> [Given task]:
Only the lines from the line that has "Metres, right-handed frame;" through the line that has "right-handed frame, +Z" should be reproduced, exactly and with both ends kept.

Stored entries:

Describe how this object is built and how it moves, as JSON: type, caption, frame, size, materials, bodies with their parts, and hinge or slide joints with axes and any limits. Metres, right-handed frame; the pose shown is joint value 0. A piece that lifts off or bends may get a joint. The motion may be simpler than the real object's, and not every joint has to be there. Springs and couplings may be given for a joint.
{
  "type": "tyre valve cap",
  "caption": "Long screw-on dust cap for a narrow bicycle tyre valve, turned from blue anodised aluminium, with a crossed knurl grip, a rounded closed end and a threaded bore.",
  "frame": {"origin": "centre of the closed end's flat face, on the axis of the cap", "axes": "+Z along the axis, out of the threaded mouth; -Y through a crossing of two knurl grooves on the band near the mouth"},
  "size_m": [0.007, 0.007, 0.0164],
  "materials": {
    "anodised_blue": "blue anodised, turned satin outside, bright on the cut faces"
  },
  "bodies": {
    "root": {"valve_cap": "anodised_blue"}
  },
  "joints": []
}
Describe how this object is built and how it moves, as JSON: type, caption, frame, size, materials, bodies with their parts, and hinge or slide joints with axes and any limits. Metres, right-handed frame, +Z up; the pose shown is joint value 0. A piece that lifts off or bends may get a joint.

* * *

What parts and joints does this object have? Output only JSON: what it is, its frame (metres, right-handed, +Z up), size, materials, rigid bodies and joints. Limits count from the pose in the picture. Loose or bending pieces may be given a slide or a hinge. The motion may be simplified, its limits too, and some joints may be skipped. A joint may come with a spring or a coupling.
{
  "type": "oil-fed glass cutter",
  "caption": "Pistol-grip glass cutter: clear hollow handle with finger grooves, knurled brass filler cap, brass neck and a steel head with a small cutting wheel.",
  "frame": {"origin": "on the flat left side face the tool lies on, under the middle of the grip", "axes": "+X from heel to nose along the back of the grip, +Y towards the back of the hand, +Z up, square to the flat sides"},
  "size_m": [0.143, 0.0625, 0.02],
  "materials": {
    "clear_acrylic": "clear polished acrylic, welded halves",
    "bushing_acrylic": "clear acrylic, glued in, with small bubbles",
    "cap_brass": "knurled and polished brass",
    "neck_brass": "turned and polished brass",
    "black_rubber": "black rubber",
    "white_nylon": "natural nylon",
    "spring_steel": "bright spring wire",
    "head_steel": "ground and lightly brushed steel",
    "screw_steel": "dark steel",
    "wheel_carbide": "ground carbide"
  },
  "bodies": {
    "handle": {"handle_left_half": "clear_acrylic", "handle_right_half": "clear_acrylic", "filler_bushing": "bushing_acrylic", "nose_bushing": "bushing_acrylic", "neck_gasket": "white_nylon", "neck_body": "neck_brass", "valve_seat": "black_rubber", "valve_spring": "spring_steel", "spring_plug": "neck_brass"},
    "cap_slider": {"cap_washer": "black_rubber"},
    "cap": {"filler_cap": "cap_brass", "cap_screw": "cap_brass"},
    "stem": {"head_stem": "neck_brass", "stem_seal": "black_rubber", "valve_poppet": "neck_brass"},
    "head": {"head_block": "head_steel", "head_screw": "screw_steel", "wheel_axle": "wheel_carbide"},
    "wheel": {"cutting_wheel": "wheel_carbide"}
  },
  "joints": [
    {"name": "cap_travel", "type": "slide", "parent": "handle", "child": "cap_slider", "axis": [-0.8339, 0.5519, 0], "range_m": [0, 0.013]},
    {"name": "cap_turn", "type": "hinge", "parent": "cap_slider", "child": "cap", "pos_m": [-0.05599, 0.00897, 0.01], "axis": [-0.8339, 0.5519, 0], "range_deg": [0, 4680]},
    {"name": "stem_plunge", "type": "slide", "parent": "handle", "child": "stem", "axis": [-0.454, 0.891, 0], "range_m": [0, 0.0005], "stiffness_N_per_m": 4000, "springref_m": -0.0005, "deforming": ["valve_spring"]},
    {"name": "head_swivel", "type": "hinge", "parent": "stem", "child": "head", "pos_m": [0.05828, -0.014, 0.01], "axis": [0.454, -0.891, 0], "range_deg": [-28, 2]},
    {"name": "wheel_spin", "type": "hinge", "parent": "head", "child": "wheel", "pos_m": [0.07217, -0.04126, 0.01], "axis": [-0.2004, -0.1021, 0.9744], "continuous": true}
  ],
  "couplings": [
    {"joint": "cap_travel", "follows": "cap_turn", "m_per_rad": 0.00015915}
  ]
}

> [Output of the task]:
Describe how this object is built and how it moves, as JSON: type, caption, frame, size, materials, bodies with their parts, and hinge or slide joints with axes and any limits. Metres, right-handed frame; the pose shown is joint value 0. A piece that lifts off or bends may get a joint. The motion may be simpler than the real object's, and not every joint has to be there. Springs and couplings may be given for a joint.
{
  "type": "tyre valve cap",
  "caption": "Long screw-on dust cap for a narrow bicycle tyre valve, turned from blue anodised aluminium, with a crossed knurl grip, a rounded closed end and a threaded bore.",
  "frame": {"origin": "centre of the closed end's flat face, on the axis of the cap", "axes": "+Z along the axis, out of the threaded mouth; -Y through a crossing of two knurl grooves on the band near the mouth"},
  "size_m": [0.007, 0.007, 0.0164],
  "materials": {
    "anodised_blue": "blue anodised, turned satin outside, bright on the cut faces"
  },
  "bodies": {
    "root": {"valve_cap": "anodised_blue"}
  },
  "joints": []
}
Describe how this object is built and how it moves, as JSON: type, caption, frame, size, materials, bodies with their parts, and hinge or slide joints with axes and any limits. Metres, right-handed frame, +Z up; the pose shown is joint value 0. A piece that lifts off or bends may get a joint.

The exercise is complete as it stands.